Another unusual control feature, allowing for independent trimming in pitch and yaw, are the independent trim tabs on the flaps.

The plywood covered wing is built around a single glass fibre spar using foam reinforced ribs. Aft of the engine, the fuselage is a wooden semi-monocoque. The single seat cockpit is enclosed with a rearward sliding canopy. The fin and balanced rudder are straight tapered and square tipped, as is the rearward set horizontal tail. The prototype had elevator trim tabs but these were removed in favour of the flap trims noted above. Extra fin area is provided by a long strake on the lower fuselage, extending aft to the tailwheel.

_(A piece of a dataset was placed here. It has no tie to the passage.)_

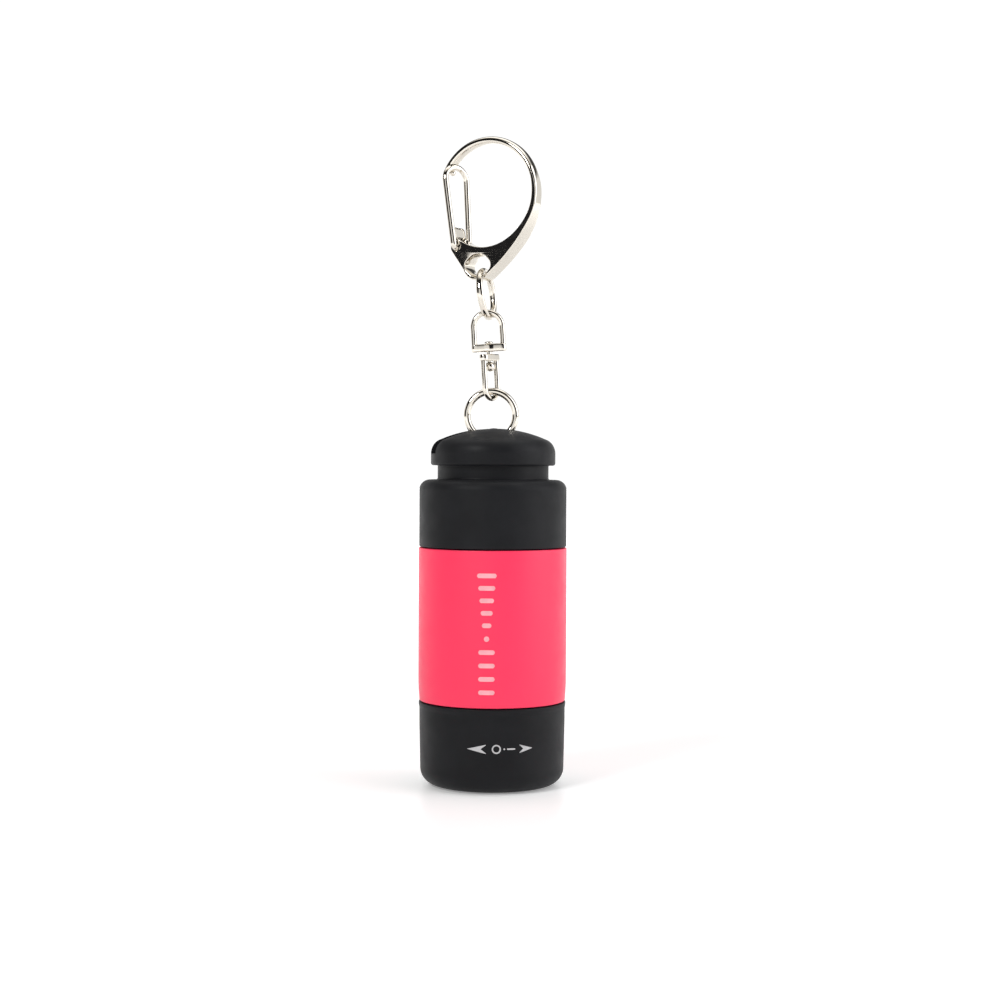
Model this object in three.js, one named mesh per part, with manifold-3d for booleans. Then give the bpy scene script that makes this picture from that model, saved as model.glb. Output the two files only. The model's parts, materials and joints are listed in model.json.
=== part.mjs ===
// Keychain flashlight: a small rechargeable torch standing on its head, with a push-on tail cap over its
// USB plug, and a key ring, a swivel, a link and a wire-gate snap hook above it.
// Millimetres, +Z up, the origin at the centre of the face that it stands on.

import * as THREE from 'three';
import { mergeVertices } from 'three/addons/utils/BufferGeometryUtils.js';
import Module from 'manifold-3d';

// ---------------------------------------------------------------- driving dimensions

const SHELL_SIDES = 40; // facets round the outer shells
const CORE_SIDES = 24; // facets round the small inner pieces
const TINY_SIDES = 12; // facets round pins and rivets
const WIRE_SIDES = 8; // facets round a wire
const GAP = 0.1; // air between two pieces of one body

// torch, from the face it stands on upwards
const HEAD_R = 11.82; // outer radius of the twist head below its rim
const HEAD_FACE_R = 8.95; // radius of the flat front face
const HEAD_CORNER = 2.7; // rounding between the front face and the side
const HEAD_RIM_R = 11.93; // flared rim where the head meets the sleeve
const HEAD_TOP = 13.46;
const WINDOW_R = 7.0; // clear opening of the front
const SLEEVE_FOOT_R = 11.82; // coloured sleeve, bottom and top radius
const SLEEVE_R = 12.0;
const SLEEVE_BOTTOM = 13.66;
const SLEEVE_TOP = 38.4;
const CAP_BOTTOM = 38.6;
const CAP_R = 11.96;
const CAP_SHOULDER = 49.4; // top of the cap's barrel
const CAP_SHOULDER_R = 1.7; // rounding of that shoulder
const CAP_NECK_R = 9.0;
const DOME_BOTTOM = 51.7;
const DOME_R = 10.1;
const DOME_TOP = 57.8;
const CROWN_R = 21.1; // sphere radius of the dome's crown

// how far in each shell reaches
const HEAD_BORE_R = 10.35; // bore of the head over the chassis nose
const LENS_BORE_R = 8.85;
const NOSE_R = 10.1; // chassis nose inside the head
const NOSE_BOTTOM = 4.9;
const NOSE_BORE_R = 8.2;
const CHASSIS_R = 10.6; // chassis inside the sleeve
const CHASSIS_BORE_R = 8.9;
const TAIL_R = 10.3; // chassis neck inside the cap
const TAIL_TOP = 40.9;
const CAP_BORE_R = 10.55; // cap's mouth over that neck
const ORING_WIRE_R = 0.44;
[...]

The Acrostar is powered by a 220 hp (165 kW) Franklin 6A-350-C1 six cylinder horizontally opposed piston engine. This is mounted in a steel frame which is integral with the fixed cantilever main undercarriage and its optionally streamlined, tapering legs and faired wheels. This arrangement places the main landing gear further forward than usual, providing a drag moment to oppose that of the fin in vertical flight. The tailwheel is steerable.

==Operational history==

The first prototype D-EMKB appeared in competition, three months after its first flight, at the 1970 6th World Aerobatics Competition at Hullavington, England where it was placed 4th on the individual men's list. Nonetheless, it made a strong impression and attracted orders from Germany, Switzerland and Spain for participation in the 1971 European and 1972 World Championships. Acrostars gained 1st and 3rd places at the former, the Trophée Biancotto held at Carcassonne, France. By January 1972 four had been built and another five were due for delivery ahead of the 7th World Championship, held in Salon-de-Provence, France in July 1972. Four participated with Swiss pilots coming 4th and 8th, bringing their team in 3rd place behind the US and USSR. During 1973 Acrostars won first place in the Coupe Champion Amberieu in France, the Scandinavian Cup, the Swiss International Championships, the West German Championships and the Zadar Cup in Yugoslavia.

In all 9 Acrostar Mk IIs were built. The sole Mk III weighs less and has performance and handling improvements. These include lightened control surfaces and refined wing root fairings. It also has engine cooling and lubrication changes to allow glider towing without overheating (Mk III remained a project). The Acrostar prototype D-EMKB remained active until at least June 2009. The third Acrostar, F-AZJF, previously HB-MSA was undergoing restoration in early 2010 and EC-CBS has been on display in the Museo de Aeronautica Y Astronautica, Cuatro Vientos, Madrid. Serial number 4009, originally D-EOIG, now HB-MSK, is since 1980 in private ownership, based at Donaueschingen, Germany.